Most of all, I'm glad that Jesus knows and interceeds on my behalf before the Throne of Grace. Somedays even the nicest and best people in the world don't understand or they don't know and it wouldn't be right to burden their day with my heartaches.
But God wants to hear them from me. Psalms is mostly the troubled heart of David being poured out honestly before God - exalting God rightfully, but not hiding his hurt and confusion and longings.
It's not like God doesn't already know every thought on my mind. It's just that He wants ME to remember that HE is the Source of my life and HE is the reason I get up and go on and again and again and HE is bright Hope for the future!

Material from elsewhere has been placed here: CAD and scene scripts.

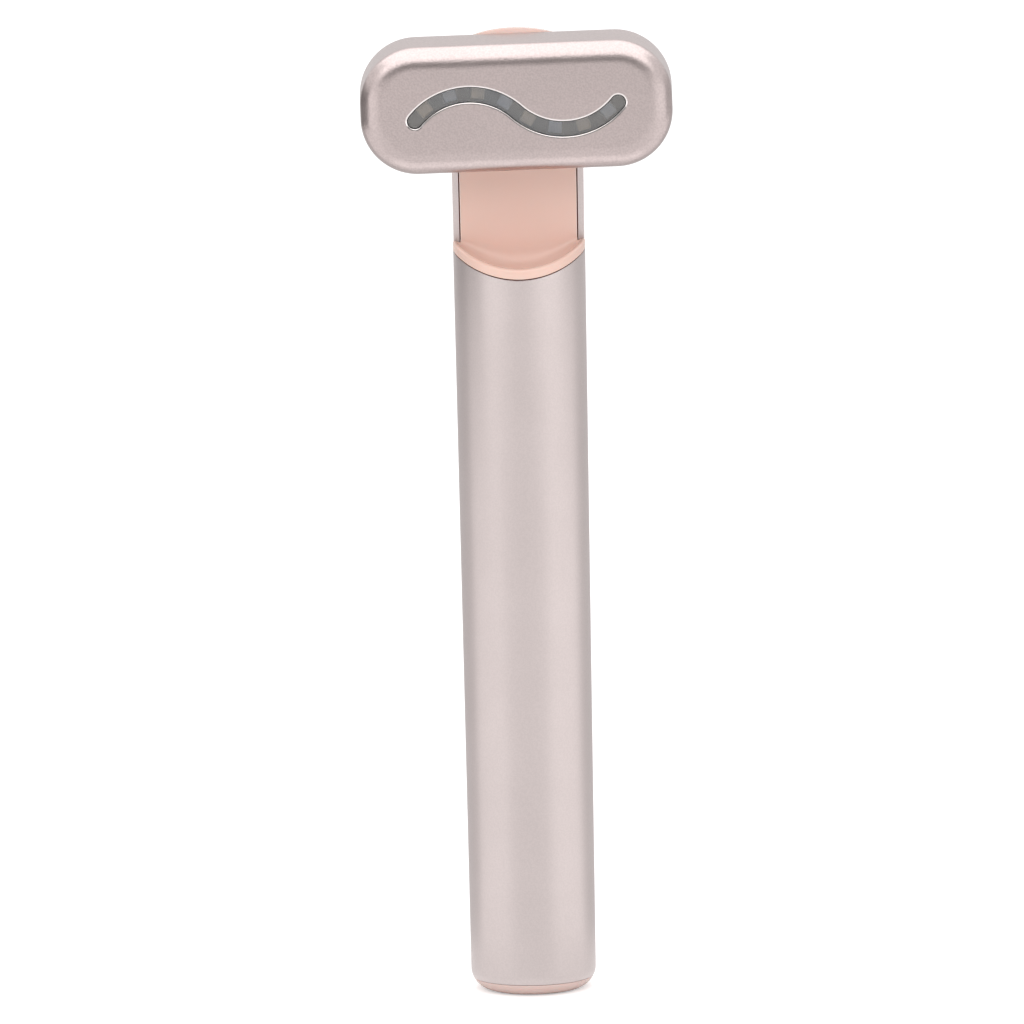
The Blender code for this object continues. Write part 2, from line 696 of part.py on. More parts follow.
def make_charge_port():
    top = PORT_RECESS + PORT_LENGTH
    shell = flat_solid(
        "charge_port_shell",
        rounded_rectangle(PORT_WIDTH, PORT_HEIGHT, PORT_HEIGHT / 2),
        PORT_RECESS,
        top,
        STEEL,
    )
    width = PORT_WIDTH - 2 * PORT_WALL
    height = PORT_HEIGHT - 2 * PORT_WALL
    socket = flat_solid(
        "port_socket",
        rounded_rectangle(width, height, height / 2),
        PORT_RECESS - CUT_OVERRUN,
        top + CUT_OVERRUN,
    )
    combine(shell, "DIFFERENCE", socket)
    half = TONGUE_WIDTH / 2
    thin = TONGUE_THICKNESS / 2
    low = PORT_RECESS + TONGUE_RECESS
    tongue = block("charge_port_tongue", (-half, -thin, low), (half, thin, top), CHIP_BLACK)
    root_height = height - 2 * GAP
    root = flat_solid(
        "tongue_root",
        rounded_rectangle(width - 2 * GAP, root_height, root_height / 2),
        top - TONGUE_ROOT,
        top,
    )
    combine(tongue, "UNION", root)


def chip(name, size, z, material):
    """A square-cornered package on the front of the main board."""
    width, height, depth = size
    back = BOARD_FRONT_Y - GAP
    block(
        name,
        (-width / 2, back - depth, z - height / 2),
        (width / 2, back, z + height / 2),
        material,
        PACKAGE_EDGE,
    )


def make_main_board():
    half = BOARD_WIDTH / 2
    block(
        "main_board",
        (-half, BOARD_FRONT_Y, BOARD_BOTTOM_Z),
        (half, BOARD_BACK_Y, BOARD_TOP_Z),
        BOARD_GREEN,
    )
    first = CELL_TOP_Z + CHIP_SPACING
    chip("charge_chip", CHARGE_CHIP, first, CHIP_BLACK)
    chip("boost_inductor", INDUCTOR, first + CHIP_SPACING, RUBBER)
    chip("control_chip", CONTROL_CHIP, first + 2 * CHIP_SPACING, CHIP_BLACK)
    low = first + 3 * CHIP_SPACING - CAPACITOR_LENGTH / 2
    capacitor = cylinder("board_capacitor", CAPACITOR_RADIUS, low, low + CAPACITOR_LENGTH, STEEL)
    place(capacitor, (0.0, BOARD_FRONT_Y - GAP - CAPACITOR_RADIUS, 0.0))


def make_contact_spring():
    """The sprung wire that joins the board to the metal tube."""
    board_y = BOARD_FRONT_Y - GAP - CONTACT_WIRE_RADIUS
    low = CELL_TOP_Z + 4 * CHIP_SPACING + CONTACT_FOOT
    wall_z = low + CONTACT_FOOT + CONTACT_RISE
    wall_y = -bore_radius(wall_z) + GAP + CONTACT_WIRE_RADIUS
    points = [
        (0.0, board_y, low),
        (0.0, board_y, low + CONTACT_FOOT),
        (0.0, wall_y, wall_z),
        (0.0, wall_y, wall_z + CONTACT_FOOT / 2),
    ]
    wire("contact_spring", points, CONTACT_WIRE_RADIUS, STEEL)


def make_battery():
    profile = [
        (0.0, CELL_TOP_Z + CELL_NUB_RISE),
        (CELL_NUB_RADIUS, CELL_TOP_Z + CELL_NUB_RISE),
        (CELL_NUB_RADIUS, CELL_TOP_Z),
        (CELL_RADIUS - CELL_EDGE, CELL_TOP_Z),
        (CELL_RADIUS, CELL_TOP_Z - CELL_EDGE),
        (CELL_RADIUS, CELL_BOTTOM_Z + CELL_EDGE),
        (CELL_RADIUS - CELL_EDGE, CELL_BOTTOM_Z),
        (0.0, CELL_BOTTOM_Z),
    ]
    place(turned("battery_cell", profile, CELL_WRAP, steps=SMALL_STEPS), (0.0, CELL_Y, 0.0))
    outline = rounded_rectangle(TAB_SIDE, TAB_SIDE, TAB_CORNER, 1)
    upper = CELL_TOP_Z + CELL_NUB_RISE + GAP
    place(flat_solid("battery_tab_top", outline, upper, upper + TAB_THICKNESS, STEEL), (0.0, CELL_Y, 0.0))
    lower = CELL_BOTTOM_Z - GAP
    place(flat_solid("battery_tab_bottom", outline, lower - TAB_THICKNESS, lower, STEEL), (0.0, CELL_Y, 0.0))
    start = upper + TAB_THICKNESS + GAP + LEAD_RADIUS
    board_y = BOARD_FRONT_Y - GAP - LEAD_RADIUS
    wire(
        "battery_lead",
        [(0.0, CELL_Y, start), (0.0, board_y - CELL_RADIUS / 2, start), (0.0, board_y, start + LEAD_RADIUS)],
        LEAD_RADIUS,
        LEAD_JACKET,
    )


def make_carrier():
    """The half shell behind the board that keeps it in the middle of the tube."""
    outer = bore_radius(0.0) - GAP
    top = BUTTON_Z - BEZEL_RADIUS - CARRIER_TOP_GAP
    low = SKIRT_TOP_Z + GAP
    carrier = turned(
        "inner_carrier", ring_profile(outer, outer - CARRIER_WALL, low, top), CARRIER_WHITE, closed=True
    )
    front = BOARD_BACK_Y + GAP
    ahead = front_and_back("ahead_of_carrier", front, low - CUT_OVERRUN, DOME_Z, True)
    combine(carrier, "DIFFERENCE", ahead)


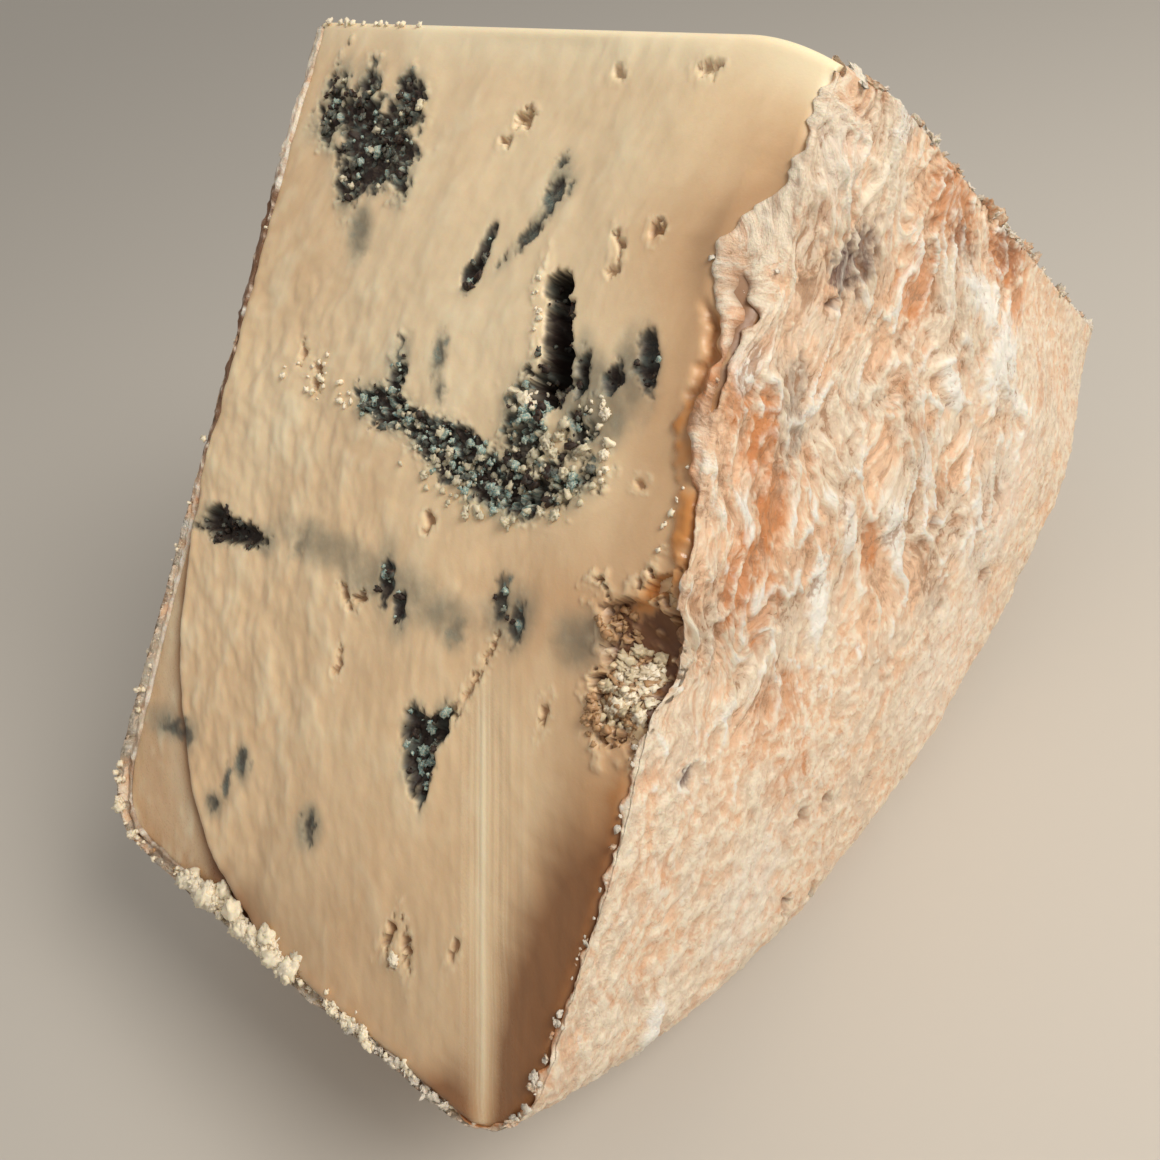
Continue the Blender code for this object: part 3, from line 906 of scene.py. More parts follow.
@dataclass(frozen=True)
class CutFace:
    """One knife cut: smeared paste with its veins, tears and worn edges."""

    name: str
    plane: Plane
    other: Plane
    wheel: Wheel
    veins: tuple[Vein, ...]
    tears: tuple[Tear, ...]
    rows: int
    columns: int
    seed: int
    pared: bool = False
    streaked: bool = False
    dense_rows: tuple[Triple, ...] = ()
    dense_columns: tuple[Triple, ...] = ()
    starts_at: float = -1.6
    rim_gap: float = 0.15
    rise_over: float = 2.0
    heart: Triple = (0.0, 52.0, -14.0)
    ring_shares: tuple[float, float] = (0.03, 0.25)
    pared_at: tuple[float, float] = (5.0, 55.0)
    pared_radii: tuple[float, float] = (37.5, 45.0)
    pared_step: float = 0.7
    pared_fall: float = 0.05
    streak_lines: tuple[Triple, ...] = (
        (0.0, 0.26, 1.0), (0.7, 0.18, 0.5), (-0.75, 0.2, 0.6), (1.45, 0.2, 0.5), (-1.5, 0.18, 0.4),
        (2.5, 0.2, 0.4), (-2.6, 0.2, 0.25), (3.6, 0.22, 0.35), (-3.9, 0.25, 0.15), (5.0, 0.22, 0.25))

    @property
    def reach(self) -> float:
        """How far the cut runs down from the point to the rim."""
        return self.wheel.radius + self.wheel.point_rise * math.cos(self.plane.lean)

    def half_width(self, down: Array, right: bool) -> Array:
        """How far the cut runs from its middle to one side."""
        corner = self.wheel.corner
        start = self.reach - corner
        swell = self.wheel.right_face(down) if right else np.full_like(down, self.wheel.half)
        drop = np.clip(down - start, 0.0, corner)
        return swell - (corner - np.sqrt(np.maximum(corner ** 2 - drop ** 2, 0.0))) - self.rim_gap

    def lap_width(self, down: Array) -> Array:
        """How far the right rind laps over the cut at each place down it."""
        if not self.streaked:
            return np.full_like(down, 0.6)
        spread = on_plane(down, np.zeros_like(down))
        ragged = 0.7 * Grain(5).cloud(spread, 2.6, 3, 0.6) + 0.5 * Grain(6).cloud(spread, 9.0, 2)
        inward = 4.9 * bell(down, 18.5, 6.0) + 1.8 * bell(down, 32.0, 4.5)
        return np.clip(inward + ragged + 0.5 - 0.4 * bell(down, 42.0, 5.0), 0.25, 8.0)

    def ooze(self, flat: Array, near_rind: Array, height: Array, mark: Marks) -> None:
        """Lay the amber jelly beside the rind, and tear the crumbly hole beside it."""
        down = flat[:, 1]
        wave = Grain(self.seed + 4).cloud(flat, 3.0, 3)
        wide = 1.9 * bell(down, 39.0, 7.5) + 0.5 * wave
        strip = ease(near_rind, wide + 0.6, wide - 0.4) * ease(down, 29.0, 32.0) * ease(down, 49.0, 46.0)
        height += 0.55 * strip * (0.6 + 0.5 * wave)
        at_least(mark, "amber", strip * np.clip(0.65 + 0.8 * wave, 0.2, 0.95))
        at_least(mark, "gloss", strip)
        line = bell(near_rind, 0.5, 0.9 + 0.5 * wave) * ease(down, 61.0, 66.0) * ease(down, 99.5, 96.0)
        at_least(mark, "amber", 0.7 * line)
        at_least(mark, "amber", 0.3 * bell(near_rind, 1.0, 4.0) * ease(down, 61.0, 68.0))
        crack = bell(near_rind + 0.4 * wave, 0.4, 0.5) * ease(down, 22.0, 25.0) * ease(down, 33.0, 30.0)
        height -= 1.3 * crack
        at_least(mark, "amber", 0.6 * crack)
        at_least(mark, "brown", 0.6 * crack * ease(wave, -0.2, 0.3))
        # Brown at the edge of the paste under the rind's lap near the top is painted shade beneath the lip.
        at_least(mark, "brown", 0.8 * ease(near_rind, -0.4, -1.4) * bell(down, 25.0, 10.0))
        self.crumble(flat, height, mark)

    def crumble(self, flat: Array, height: Array, mark: Marks) -> None:
        """Break out the crumbly hole between the paste and the rind."""
        across, down = flat[:, 0], flat[:, 1]
        jag = Grain(self.seed + 3).cloud(flat, 1.7, 4, 0.65)
        hole = Spot(34.2, 54.6, 3.8, 7.2, 4).inside(across, down)
        hole = np.maximum(hole, Spot(31.4, 51.0, 2.6, 1.3, -24).inside(across, down)) + 1.1 * jag
        split = Spot(33.6, 47.6, 0.75, 3.4, -36).inside(across, down) + 0.45 * jag
        hole = np.maximum(hole, split)
        inner = ease(hole, -0.05, 0.4)
        lump, own = Grain(self.seed + 6).lumps(flat + 0.9 * jag[:, None], 1.25)
        stand = lump * (0.3 + own) * ease(down, 49.5, 53.0)
        height -= inner * (1.7 - 1.3 * np.minimum(stand, 1.1))
        lip = bell(hole, -0.5, 0.5) * ease(jag, -0.3, 0.3)
        height += 0.25 * lip
        at_least(mark, "cream", 0.4 * lip)
        # Brown between the low lumps of the hole is painted shade in the gaps.
        at_least(mark, "brown", 0.95 * inner * ease(stand, 0.65, 0.25))
        at_least(mark, "cream", 0.55 * inner * ease(stand, 0.45, 0.85))
        at_least(mark, "halo", 0.45 * inner * ease(own, 0.5, 0.2))
        mark["brown"] *= 1.0 - 0.75 * ease(split, -0.3, 0.2)
        at_least(mark, "amber", 0.85 * ease(split, -0.3, 0.3))

    def beyond_crease(self, across: Array, down: Array) -> Array:
        """How far a place lies beyond the curved crease of the pared corner, in millimetres."""
        u = np.maximum(self.pared_at[0] - across, 0) / self.pared_radii[0]
        v = np.maximum(down - self.pared_at[1], 0) / self.pared_radii[1]
        share = (np.hypot(u, v) - 1.0) * self.pared_radii[0]
        return np.where(v > 0, share, -9.0)

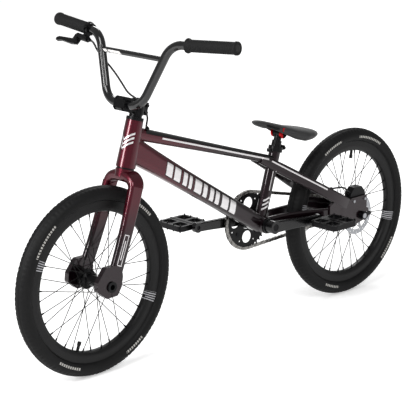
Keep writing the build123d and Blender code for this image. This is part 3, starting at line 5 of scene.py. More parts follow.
import bpy
import numpy as np
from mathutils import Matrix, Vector

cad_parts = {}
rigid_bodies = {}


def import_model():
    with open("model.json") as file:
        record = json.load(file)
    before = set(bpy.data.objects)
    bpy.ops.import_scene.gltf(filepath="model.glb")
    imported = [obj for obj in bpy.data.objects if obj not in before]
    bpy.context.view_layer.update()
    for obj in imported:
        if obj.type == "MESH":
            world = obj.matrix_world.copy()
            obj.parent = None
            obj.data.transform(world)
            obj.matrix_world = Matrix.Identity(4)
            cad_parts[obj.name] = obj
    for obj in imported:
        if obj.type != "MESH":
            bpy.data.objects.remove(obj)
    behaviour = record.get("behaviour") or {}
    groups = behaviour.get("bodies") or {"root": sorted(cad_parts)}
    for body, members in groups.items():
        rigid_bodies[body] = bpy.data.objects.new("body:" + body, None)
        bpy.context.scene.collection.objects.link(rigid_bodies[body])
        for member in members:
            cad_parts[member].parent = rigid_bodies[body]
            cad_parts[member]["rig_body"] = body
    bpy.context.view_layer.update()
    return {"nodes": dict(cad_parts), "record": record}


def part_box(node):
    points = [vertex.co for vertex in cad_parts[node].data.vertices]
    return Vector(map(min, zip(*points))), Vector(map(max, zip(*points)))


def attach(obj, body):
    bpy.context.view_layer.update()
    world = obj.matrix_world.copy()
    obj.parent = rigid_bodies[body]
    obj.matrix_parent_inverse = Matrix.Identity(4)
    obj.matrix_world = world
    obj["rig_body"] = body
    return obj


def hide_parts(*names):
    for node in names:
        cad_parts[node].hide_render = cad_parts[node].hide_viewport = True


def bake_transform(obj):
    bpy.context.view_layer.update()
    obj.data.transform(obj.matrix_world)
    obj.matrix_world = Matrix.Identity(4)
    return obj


bl_info = {
    "name": "Race bicycle",
    "version": (1, 0, 0),
    "blender": (4, 5, 0),
    "location": "View3D > Sidebar > Bicycle",
    "description": "Finishes the frame, wheels, drive, steering and saddle of a 20 inch race bicycle",
    "category": "Add Mesh",
}

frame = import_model()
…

He waits for me to come tell Him about my joys and sorrows.
He delights to show me that He loves me by sending little boys with smushed fistfuls of weeds to my car with adoring little sisters by their sides who say, "Miss Mary, you look lobely today!" when I show up to do a home prenatal visit.
Or when I catch a snatch of the song my sister is singing at the kitchen sink: "ALL I have needed, Thy Hand hath provided... GREAT is Thy Faithfulness, Lord, unto ME!!" Or when I dig through my pile of mail (bills) and discover a card from a dear friend telling me she's praying for me.